-- Begin AVAILABLE DATA --

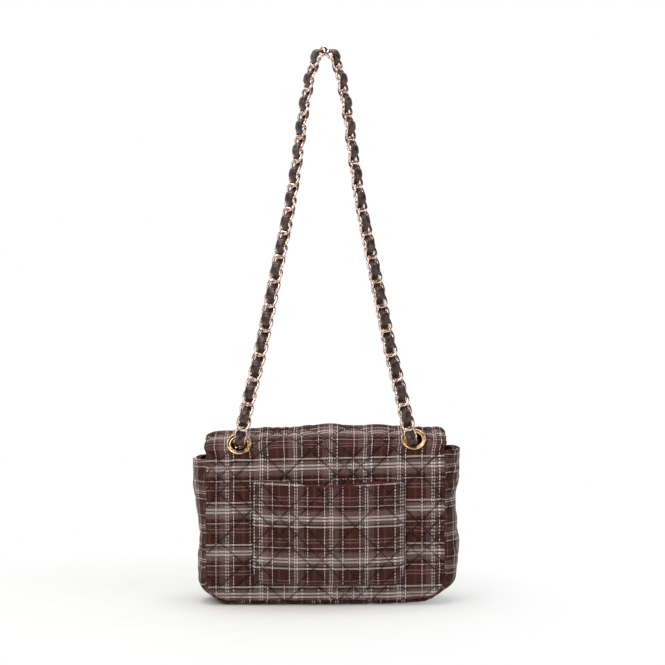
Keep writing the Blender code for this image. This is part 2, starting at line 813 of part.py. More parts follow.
def lace_piece(name, track, first, last, places):
    """A leather lace that changes sides at the middle of every link, and ends behind."""
    side = -1
    stops = [(first, side, 0)]
    for middle, after in zip(places, [*places[1:], None]):
        stops.append((middle - LACE_RAMP, side, 1))
        side = -side
        stops.append((middle + LACE_RAMP, side, -1))
        if after:
            stops.append(((middle + after) / 2, side, 0))
    stops.append((last, side, 0))
    half = LINK_HALF_WIDTH - WIRE_R - LACE_SIDE_GAP
    lean = 0.5 * LACE_THICKNESS * math.tan(0.5 * math.atan(LACE_RISE / LACE_RAMP))
    rings = []
    for distance, which, slant in stops:
        here, along, across, outward = track.frame(distance, LACE_THICKNESS)
        line = here + outward * (which * LACE_RISE)
        ring = []
        for sx, sz in ((-1, -1), (1, -1), (1, 1), (-1, 1)):
            corner = line + across * (sx * half) + outward * (sz * which * LACE_THICKNESS / 2)
            ring.append(corner + along * (slant * lean * sz))
        rings.append(ring if which > 0 else [ring[3], ring[2], ring[1], ring[0]])
    return add_piece(name, stack(rings), "brown_leather")


def build_strap():
    """The strap's sections, each hung on the one below it, with one pitch for all their links."""
    track = strap_track()
    start = strap_start()
    clear = 2 * WIRE_R + LINK_END_GAP
    side_runs = (("lower", LOWER_LINKS), ("middle", MIDDLE_LINKS))
    side_links = 2 * sum(count for _, count in side_runs)
    run_count = 2 * len(side_runs) + 1
    room = track.length - (run_count + 1) * clear - run_count * 2 * LINK_REACH
    upper_links = 2 * round((room / LINK_PITCH - side_links) / 2)
    pitch = room / (side_links + upper_links)
    joint = add_joint("strap_swing_axis", start.y, start.z)
    low = 0.0
    for word, count in side_runs:
        high = low + clear + run_length(count, pitch)
        places = link_places(low + clear, count, pitch)
        made = []
        for side in ("left", "right"):
            if side == "right":
                spots = [track.length - s for s in reversed(places)]
                ends = (track.length - high + LACE_END_GAP, track.length - low - LACE_END_GAP)
            else:
                spots = places
                ends = (low + LACE_END_GAP, high - LACE_END_GAP)
            made.append(chain_piece(f"{side}_{word}_chain", track, spots, pitch))
            made.append(lace_piece(f"{side}_{word}_lace", track, *ends, spots))
        hang_on(joint, made)
        pivot = track.point(high)
        joint = add_joint(f"strap_{word}_bend_axis", pivot.y, pivot.z, joint)
        low = high
    places = link_places(low + clear, upper_links, pitch)
    chain = chain_piece("upper_chain", track, places, pitch)
    ends = (low + LACE_END_GAP, track.length - low - LACE_END_GAP)
    hang_on(joint, [chain, lace_piece("upper_lace", track, *ends, places)])


def ring_wire(name, centre, radius, wire, finish):
    """A round wire ring that lies in the YZ plane."""
    place = Matrix.Translation(centre) @ Matrix.Rotation(math.pi / 2, 4, "Y")
    profile = []
    for k in range(RING_WIRE_SIDES):
        turn = 2 * math.pi * k / RING_WIRE_SIDES
        profile.append((radius + wire * math.cos(turn), wire * math.sin(turn)))
    return add_piece(name, turned(profile, RING_POINTS, place, False), finish, True)


def strip_solid(line, thickness, low, high):
    """A strip of even thickness along a line of (x, y) points, extruded from low to high."""
    outer, inner = [], []
    for i, (x, y) in enumerate(line):
        before = Vector(line[max(i - 1, 0)])
        after = Vector(line[min(i + 1, len(line) - 1)])
        run = (after - before).normalized()
        side = Vector((-run.y, run.x)) * (thickness / 2)
        outer.append([(x + side.x, y + side.y, low), (x + side.x, y + side.y, high)])
        inner.append([(x - side.x, y - side.y, low), (x - side.x, y - side.y, high)])
    return slab(outer, inner)


def tab_line(x, flat_y, wire_y):
    """The tab lies on the wall on both sides of the ring's wire and passes over it between."""
    line = [(x - TAB_HALF_LENGTH, flat_y), (x - TAB_FOOT, flat_y)]
    for i in range(TAB_LOOP_STEPS + 1):
        turn = math.pi * (1 - i / TAB_LOOP_STEPS)
        line.append((x + TAB_LOOP_R * math.cos(turn), wire_y + TAB_LOOP_R * math.sin(turn)))
    return line + [(x + TAB_FOOT, flat_y), (x + TAB_HALF_LENGTH, flat_y)]


def build_anchors(back_lining):
    """Inside the bag, a riveted leather tab holds the ring that the chain ends on."""
    wall_y = -(INSIDE_R - PLY_GAP)
    flat_y = wall_y + TAB_THICKNESS / 2
    wire_y = -INSIDE_R + RING_WIRE_R + HOLE_CLEARANCE
    stem = -(TAB_THICKNESS + 2 * PLY_GAP + LINING)
    rivet_profile = [
        (0, stem),
        (RIVET_STEM_R, stem),
        (RIVET_STEM_R, 0),
        (RIVET_HEAD_R, 0),
        (0.8 * RIVET_HEAD_R, 0.8 * RIVET_HEAD_T),
        (0, RIVET_HEAD_T),
    ]
    hole_r = RIVET_STEM_R + HOLE_CLEARANCE
    rivet_out = (TAB_FOOT + TAB_HALF_LENGTH) / 2
    for side, word in ((-1, "left"), (1, "right")):
        track = tail_track(side)
        places = link_places(0.0, TAIL_LINKS, LINK_PITCH)
        chain_piece(f"{word}_chain_tail", track, places, LINK_PITCH)
        lace_piece(f"{word}_lace_tail", track, LACE_END_GAP, places[-1] - LACE_RAMP, places[:-1])
        end = track.points[-1]
        radius = end.y - wire_y
        hook = WIRE_R + RING_WIRE_R + LINK_END_GAP
        centre = end - Vector((0, 0, radius - hook))
        ring_wire(f"{word}_anchor_ring", centre, radius, RING_WIRE_R, "yellow_gold")
        x = end.x
        low, high = centre.z - TAB_WIDTH / 2, centre.z + TAB_WIDTH / 2
        tab_bm = strip_solid(tab_line(x, flat_y, wire_y), TAB_THICKNESS, low, high)
        tab = add_piece(f"{word}_anchor_tab", tab_bm, "brown_leather")
        for way, end_word in ((-side, "inner"), (side, "outer")):
            place = along_y(x + way * rivet_out, wall_y + TAB_THICKNESS + PLY_GAP, centre.z)
            name = f"{word}_{end_word}_tab_rivet"
            add_piece(name, turned(rivet_profile, RIVET_SIDES, place, True), "yellow_gold", True)
            cut = cylinder_cutter(name + "_hole", hole_r, stem - PLY_GAP, RIVET_HEAD_R, place)
            use_tool(tab, cut, "DIFFERENCE")
            use_tool(back_lining, cut, "DIFFERENCE")


def hang_flap(flap, stud):
    """The flap's two joints lie on its outer face, at its hinge line and at its front fold."""
    hinge = arch_point(0, HALF_DEPTH, arch_station(FLAP_HINGE_ANGLE))
    fold = arch_point(0, HALF_DEPTH, arch_station(FLAP_FOLD_ANGLE))
    flap_axis = add_joint("flap_hinge_axis", hinge.y, hinge.z)
    fold_axis = add_joint("flap_fold_axis", fold.y, fold.z, flap_axis)
    hang_on(flap_axis, [flap["panel"][0], flap["lining"][0]])
    hang_on(fold_axis, [flap["panel"][1], flap["lining"][1], stud])


def main():
    clear_scene()
    back, back_lining, front = build_walls()
    build_gusset()
    flap = build_flap()
    build_pocket()
    build_eyelets(back, back_lining)
    stud = build_snap(front, flap)
    build_strap()
    build_anchors(back_lining)
    hang_flap(flap, stud)


main()
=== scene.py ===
"""Looks of a quilted tartan flap bag with a laced chain strap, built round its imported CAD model.

Metres, +Z up. The back of the bag, with its slip pocket and eyelets, faces -Y.
"""

import logging
import math
from dataclasses import dataclass
from enum import Enum

import bmesh
import bpy
import numpy as np
from mathutils import Matrix, Vector


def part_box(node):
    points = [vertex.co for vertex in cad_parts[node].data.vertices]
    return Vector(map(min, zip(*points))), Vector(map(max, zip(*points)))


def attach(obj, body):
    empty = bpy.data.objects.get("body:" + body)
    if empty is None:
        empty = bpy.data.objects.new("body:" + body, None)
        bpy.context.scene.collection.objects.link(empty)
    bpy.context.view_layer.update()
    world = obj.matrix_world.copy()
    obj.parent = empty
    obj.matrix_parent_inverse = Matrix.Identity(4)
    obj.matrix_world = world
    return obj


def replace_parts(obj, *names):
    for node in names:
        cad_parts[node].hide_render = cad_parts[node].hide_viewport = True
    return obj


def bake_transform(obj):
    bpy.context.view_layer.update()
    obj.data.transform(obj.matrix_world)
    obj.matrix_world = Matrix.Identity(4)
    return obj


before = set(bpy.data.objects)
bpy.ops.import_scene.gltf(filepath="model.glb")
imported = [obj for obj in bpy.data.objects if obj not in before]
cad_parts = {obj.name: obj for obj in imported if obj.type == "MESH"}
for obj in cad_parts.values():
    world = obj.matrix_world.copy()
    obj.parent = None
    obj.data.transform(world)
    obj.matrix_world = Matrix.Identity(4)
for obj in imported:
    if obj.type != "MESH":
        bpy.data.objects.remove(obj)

LOG = logging.getLogger("bag")
MM = 0.001
UV_NAME = "cloth"
RIM = np.array([0.0, 0.22, 0.65, 1.3, 2.2]) * MM
MIX_SOCKETS = {"FLOAT": (2, 0), "VECTOR": (4, 1), "RGBA": (6, 2)}
SIDES = ((-1, "left"), (1, "right"))
SQUEEZE = 45 * MM
SHORTEST_RUN = 5


class Slot(Enum):
    """The record's material slots."""

    TARTAN = "quilted_tartan"
    LINING = "wine_lining"
    LEATHER = "brown_leather"
    CHAIN = "rose_gold"
    FITTINGS = "yellow_gold"
    BOARD = "board"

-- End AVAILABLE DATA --

▶ _EXERCISE GOAL_
Among the lines above, find the one with "stud = build_snap(front, flap)" and the one with "points = [vertex.co". Quote both and everything between them, exactly.

▶ _SOLUTION FOR THIS PROBLEM_
    stud = build_snap(front, flap)
    build_strap()
    build_anchors(back_lining)
    hang_flap(flap, stud)


main()
=== scene.py ===
"""Looks of a quilted tartan flap bag with a laced chain strap, built round its imported CAD model.

Metres, +Z up. The back of the bag, with its slip pocket and eyelets, faces -Y.
"""

import logging
import math
from dataclasses import dataclass
from enum import Enum

import bmesh
import bpy
import numpy as np
from mathutils import Matrix, Vector


def part_box(node):
    points = [vertex.co for vertex in cad_parts[node].data.vertices]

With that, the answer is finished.